Lord Stern (LSE) chaired the opening session. Based on his experience at the IMF, he commented on the remarkable depth of some of the fiscal squeeze cases  discussed in the conference,  given the political difficulty of cutting  expenditure by more than 1 per cent of GDP per year. The conference began by examining  two cases from the early days of modern democracies: the United States after the financial panic of 1837 and the UK’s famous Geddes Axe in the 1920s.   It then moved on to looking at fiscal squeezes in more recent times:  New Zealand, Sweden, the Netherlands, Ireland,  Canada, Argentina and Germany.  The nine international cases of fiscal squeeze were then systematically compared using published data  and  techniques of qualitative comparative analyses, in a session chaired by Lord Gus O’Donnell. It was clear from that analysis that there is not a single set of economic and financial conditions that precede fiscal squeeze in all cases and that fiscal squeeze is by no means always a certain route to electoral defeat for incumbent parties in government.

The presenters included: Sebastian Dellepiane, Bob Gregory, Niamh Hardiman,  David Heald, Rozana Himaz,  Christopher Hood, Walter Kickert, Anders Lindblom, Martin Lodge, Alasdair Roberts  and Donald Savoie.  The papers from the conference will be published as a book by the British Academy, later this year.

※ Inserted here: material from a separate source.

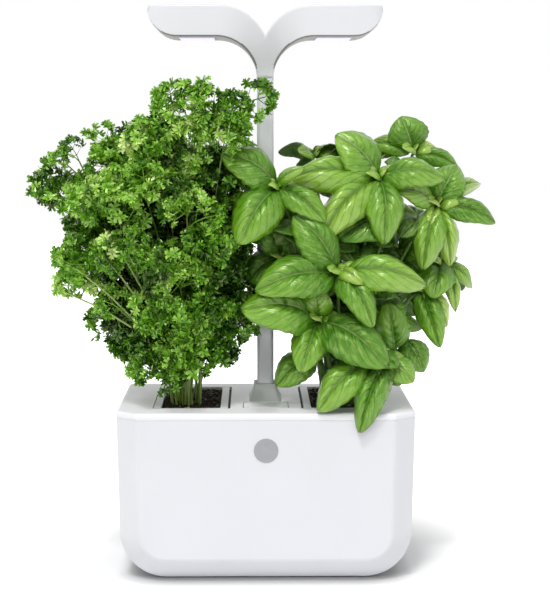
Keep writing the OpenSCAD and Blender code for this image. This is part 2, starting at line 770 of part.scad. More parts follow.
// Lower and upper edge points of the right arm's sections, each with the section's depth
function elbow_low(t) = [elbow_x - elbow_r * cos(90 * t), neck_z + elbow_r * sin(90 * t)];
function elbow_high(t) = let (low = t / fork_share, a = 90 * (t - fork_share) / (1 - fork_share))
    t < fork_share ? [-mast_w / 2, neck_z] * (1 - low) + [fork_x - fork_r, fork_z] * low
    : [fork_x - fork_r * cos(a), fork_z + fork_r * sin(a)];
function elbow_section(t) = [elbow_low(t), elbow_high(t), mast_d + (arm_d - mast_d) * ease(t)];
function tip_section(a) = [[straight_x + tip_l * sin(a), arm_top_z - arm_t * cos(a)],
    [straight_x + (tip_l - 1) * sin(a), arm_top_z], arm_d + (tip_d - arm_d) * (1 - cos(a))];
arm_sections = concat([for (i = [0:elbow_steps]) elbow_section(i / elbow_steps)],
    [for (i = [0:tip_steps]) tip_section(tip_sweep * i / tip_steps)]);

// A section's outline as a thin plate, drawn in by inset
module section_plate(section, inset) {
    span = section[1] - section[0];
    thick = norm(span) - 2 * inset;
    deep = section[2] - 2 * inset;
    r = min(max(arm_edge_r - inset, 1), thick * 0.4);
    middle = (section[0] + section[1]) / 2;
    translate([middle[0], 0, middle[1]]) rotate([0, 90 - atan2(span[1], span[0]), 0])
        rotate([90, 0, 0]) rotate([0, 90, 0]) linear_extrude(slab, center = true)
            polygon([for (q = [0:3], i = [0:3]) let (a = 90 * q + 30 * i,
                sx = (q == 0 || q == 3) ? 1 : -1, sy = q < 2 ? 1 : -1)
                [sx * (deep / 2 - r) + r * cos(a), sy * (thick / 2 - r) + r * sin(a)]]);
}

// One arm's outer or inner form as a chain of hulls from section to section
module arm_form(inset, last) {
    for (i = [0:last - 1]) hull() {
        section_plate(arm_sections[i], inset);
        section_plate(arm_sections[i + 1], inset);
    }
}

module both_arms() {
    children();
    mirror([1, 0, 0]) children();
}

module lamp_housing() {
    spigot_w = mast_w - 2 * mast_wall - 2 * fitted_gap;
    spigot_d = mast_d - 2 * mast_wall - 2 * fitted_gap;
    spigot_h = 14;
    last = len(arm_sections) - 1;
    color("white") difference() {
        union() {
            both_arms() arm_form(0, last);
            round_block(spigot_w, spigot_d, spigot_h, neck_z - spigot_h + slab, mast_bore_r);
        }
        both_arms() arm_form(arm_wall, last - 2);
        block(spigot_w - 2.4, spigot_d - 2.4, spigot_h + 4, neck_z - spigot_h - cut);
        for (side = [-1, 1]) translate([side * window_x, 0, 0])
            block(window_l + 2 * window_gap, window_d + 2 * window_gap, arm_wall + 2 * cut,
                arm_under_z - cut);
    }
}

module light_window(side) {
    color("lavender") translate([side * window_x, 0, 0]) union() {
        round_block(window_l, window_d, arm_wall + window_proud + slab, arm_under_z - window_proud, 1.5);
        block(window_l + 2 * window_flange, window_d + 2 * window_flange, window_flange_t,
            arm_under_z + arm_wall);
    }
}

module led_board(side) {
    color("white") translate([side * window_x, 0, 0])
        block(window_l - 2, window_d - 4, led_board_t, led_board_z);
}

module led_emitters(side) {
    rows = 3;
    columns = 4;
    color("khaki") for (i = [0:rows - 1], j = [0:columns - 1])
        translate([side * window_x + (i - (rows - 1) / 2) * window_l / (rows + 0.5),
            (j - (columns - 1) / 2) * window_d / (columns + 1), 0])
            block(led_size, led_size, led_h, led_board_z - led_h);
}

module heat_spreader(side) {
    fins = 4;
    color("silver") translate([side * window_x, 0, 0]) union() {
        block(window_l - 2, window_d, spreader_t, spreader_z);
        for (i = [0:fins - 1]) translate([0, (i - (fins - 1) / 2) * (window_d - 6) / (fins - 1), 0])
            block(window_l - 2, fin_t, roof_z - spreader_z, spreader_z);
    }
}

module light_window_left() { light_window(-1); }
module light_window_right() { light_window(1); }
module led_board_left() { led_board(-1); }
module led_board_right() { led_board(1); }
module led_emitters_left() { led_emitters(-1); }
module led_emitters_right() { led_emitters(1); }
module heat_spreader_left() { heat_spreader(-1); }
module heat_spreader_right() { heat_spreader(1); }

// Middle of the right arm's section at a step of the elbow
function arm_middle(t) = let (s = elbow_section(t)) [(s[0][0] + s[1][0]) / 2, 0, (s[0][1] + s[1][1]) / 2];

// The lead up the mast, which branches to both LED boards
module lamp_lead() {
    branch_x = window_near - 1;
    branch = concat([[0, 0, neck_z]], [for (t = [0.3:0.2:0.9]) arm_middle(t)],
        [[branch_x, 0, spreader_z + spreader_t / 2]]);
    color("black") union() {
        link([0, 0, foot_z], [0, 0, neck_z], lead_dia / 2);
        for (side = [-1, 1], i = [0:len(branch) - 2])
            link([side * branch[i][0], 0, branch[i][2]], [side * branch[i + 1][0], 0, branch[i + 1][2]],
                lead_dia / 2);
    }
}

// A short round-ended bar between two points
module link(a, b, r) {
    hull() {
        translate(a) sphere(r = r, $fn = 8);
        translate(b) sphere(r = r, $fn = 8);
    }
}

// ---------- pods ----------

module pod_tray(side) {
    color("white") at_pod(side) difference() {
        union() {
            round_block(pod_w, pod_l, pod_rim_t, pod_rim_z, pod_corner_r);
            round_block(tray_w, tray_l, tray_h + slab, tray_z, soil_corner_r + tray_wall);
        }
        round_block(soil_w, soil_l, tray_h + pod_rim_t + cut, tray_z + tray_wall, soil_corner_r);
        block(wick_w + 2 * soil_gap, wick_t + 2 * soil_gap, tray_wall + 2 * cut, tray_z - cut);
        for (x = [-1, 1], y = [-1, 1])
            translate([x * soil_w / 4, y * soil_l / 4, tray_z - cut])
                cylinder(d = drain_dia, h = tray_wall + 2 * cut, $fn = 32);
    }
}

module soil_block(side) {
    color([0.16, 0.11, 0.08]) at_pod(side) difference() {
        round_block(soil_w - 2 * soil_gap, soil_l - 2 * soil_gap, soil_z - tray_z - tray_wall,
            tray_z + tray_wall, soil_corner_r);
        block(wick_w, wick_t, wick_rise + cut, tray_z + tray_wall - cut);
    }
}

module wick(side) {
    color("ivory") at_pod(side)
        block(wick_w, wick_t, wick_drop + tray_wall + wick_rise, tray_z - wick_drop);
}

module pod_tray_left() { pod_tray(-1); }
module pod_tray_right() { pod_tray(1); }
module soil_block_left() { soil_block(-1); }
module soil_block_right() { soil_block(1); }
module wick_left() { wick(-1); }
module wick_right() { wick(1); }

// ---------- plants ----------

// A flat leaf from its base to its tip, with its face turned up and away from the mast. Each station is a
// share of the leaf's length and of its width.
module leaf(base, tip, width, stations) {
    way = tip - base;
    ahead = way / norm(way);
    facing = base[1] < 0 ? [0, -0.8, 0.6] : [0, 0.5, 0.85];
    across = cross(ahead, facing);
    side = norm(across) < 0.2 ? [1, 0, 0] : across / norm(across);
    up = cross(side, ahead) * leaf_t / 2;
    last = len(stations) - 1;
    over = 2 * len(stations);
    points = [for (layer = [-1, 1], s = stations, edge = [-1, 1])
        base + way * s[0] + side * width * s[1] * edge + up * layer];
    flats = [for (k = [0:2:2 * last - 2]) each [[k, k + 1, k + 3], [k, k + 3, k + 2],
        [over + k, over + k + 3, over + k + 1], [over + k, over + k + 2, over + k + 3]]];
    edges = [for (k = [0:2:2 * last - 2]) each [[k, k + 2, over + k + 2], [k, over + k + 2, over + k],
        [k + 1, over + k + 3, k + 3], [k + 1, over + k + 1, over + k + 3]]];
    ends = [[0, over, over + 1], [0, over + 1, 1],
        [2 * last, 2 * last + 1, over + 2 * last + 1], [2 * last, over + 2 * last + 1, over + 2 * last]];
    polyhedron(points, concat(flats, edges, ends));
}
frond_stations = [[0, 0.05], [0.5, 0.5], [1, 0.04]];
basil_stations = [[0, 0.05], [0.32, 0.46], [0.62, 0.42], [1, 0.03]];

// A square twig between two points
module twig(a, b, r) {
    hull() {
        translate(a) cube(2 * r, center = true);
        translate(b) cube(2 * r, center = true);
    }
}

// A stem that rises from the soil and bends out to its shoot
module stem(shoot) {
    foot = [max(-1, min(1, shoot[0] / 60)) * soil_w / 3, max(-1, min(1, shoot[1] / 60)) * soil_l / 4, 0];
    middle = [foot[0] + (shoot[0] - foot[0]) * 0.35, foot[1] + (shoot[1] - foot[1]) * 0.35, shoot[2] * 0.55];
    twig(foot, middle, plant_stem_dia / 2);
    twig(middle, shoot, plant_stem_dia / 3);
}

// Keeps a plant above the soil of its pod
module planted(side) {
    translate([side * pod_x, pod_y, soil_z]) intersection() {
        block(plant_room, plant_room, plant_room, 0);
        union() children();
    }
}

// Way from a parsley shoot to the tip of one of its two fronds: one points outwards, one turns up
function frond_way(shoot, i, j) = let (out = atan2(shoot[1], shoot[0]),
    turn = out + j * frond_fan + frond_scatter * (i % 3 - 1),
    rise = frond_rise[j] + frond_rise_step[j] * (i % (2 + j)))
    frond_l * [cos(turn) * cos(rise), sin(turn) * cos(rise), sin(rise)];

module parsley_plant() {
    color("forestgreen") planted(-1) {
        for (shoot = parsley_shoots) stem(shoot);
        twig(parsley_shoots[8], parsley_sprig[0], plant_stem_dia / 3);
        leaf(parsley_sprig[0], parsley_sprig[1], frond_w / 2, frond_stations);
        for (i = [0:len(parsley_shoots) - 1], j = [0:1])
            leaf(parsley_shoots[i], parsley_shoots[i] + frond_way(parsley_shoots[i], i, j), frond_w,
                frond_stations);
    }
}

module basil_plant() {
    color("limegreen") planted(1) {
        for (shoot = basil_shoots) stem(shoot[0]);
        for (shoot = basil_shoots, k = [1:len(shoot) - 1]) let (way = shoot[k])
            leaf(shoot[0], shoot[0] + [way[0], way[1], way[2]], way[3], basil_stations);
    }
}

// ---------- the whole part ----------

tank_shell();
anti_slip_pad();
front_badge();
lid_deck();
mast_collar();
mast_well();
mast_guide();
well_screws();
lamp_lead_coil();
link_lead();
flap_hinge_pin();
fill_flap();
control_box();
box_gasket();
box_screws();
control_board();
timer_switch();
power_jack();
timer_button();
float_stem();
float_stop();
level_float();
mast();
mast_foot();
lamp_housing();
lamp_lead();
light_window_left();
light_window_right();
led_board_left();
led_board_right();
led_emitters_left();
led_emitters_right();
heat_spreader_left();
heat_spreader_right();
pod_tray_left();
pod_tray_right();
soil_block_left();
soil_block_right();
wick_left();
wick_right();
parsley_plant();
basil_plant();
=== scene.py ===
import json
import random
from functools import partial
from math import atan2, cos, pi, radians, sin

import bmesh
import bpy
from mathutils import Matrix, Vector, noise

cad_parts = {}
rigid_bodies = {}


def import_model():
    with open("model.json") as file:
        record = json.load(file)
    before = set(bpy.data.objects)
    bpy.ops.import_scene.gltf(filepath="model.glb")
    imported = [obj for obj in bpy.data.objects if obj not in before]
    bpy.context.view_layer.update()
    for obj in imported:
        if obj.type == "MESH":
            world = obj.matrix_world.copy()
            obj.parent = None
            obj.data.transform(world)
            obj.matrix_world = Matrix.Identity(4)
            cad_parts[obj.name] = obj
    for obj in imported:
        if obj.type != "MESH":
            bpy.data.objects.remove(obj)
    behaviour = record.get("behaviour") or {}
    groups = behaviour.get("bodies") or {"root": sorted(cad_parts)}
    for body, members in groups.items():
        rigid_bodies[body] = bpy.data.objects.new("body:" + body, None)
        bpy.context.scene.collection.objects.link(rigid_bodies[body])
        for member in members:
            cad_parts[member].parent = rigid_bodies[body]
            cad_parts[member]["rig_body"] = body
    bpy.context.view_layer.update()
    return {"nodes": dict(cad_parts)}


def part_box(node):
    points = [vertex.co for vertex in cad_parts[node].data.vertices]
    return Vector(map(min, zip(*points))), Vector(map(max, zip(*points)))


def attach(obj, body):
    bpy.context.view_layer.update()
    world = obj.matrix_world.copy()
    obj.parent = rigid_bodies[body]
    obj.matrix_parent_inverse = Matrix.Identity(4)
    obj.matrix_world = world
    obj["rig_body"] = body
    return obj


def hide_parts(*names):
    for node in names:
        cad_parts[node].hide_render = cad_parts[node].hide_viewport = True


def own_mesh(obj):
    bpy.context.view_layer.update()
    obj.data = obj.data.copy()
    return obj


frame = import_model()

mm = 0.001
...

The conference also brought in the practitioner’s  perspective on ‘Ending the Party’ in an evening session with Rachel Lomax formerly of HM Treasury, the World Bank and Bank of England in conversation with Professor Tony Travers, Visiting Professor at LSE.  It also included an evening session going beyond economics and political science to look at how times of fiscal austerity were reflected in film, cartoon and gallery art, with experts exploring these issues from the perspective of social history.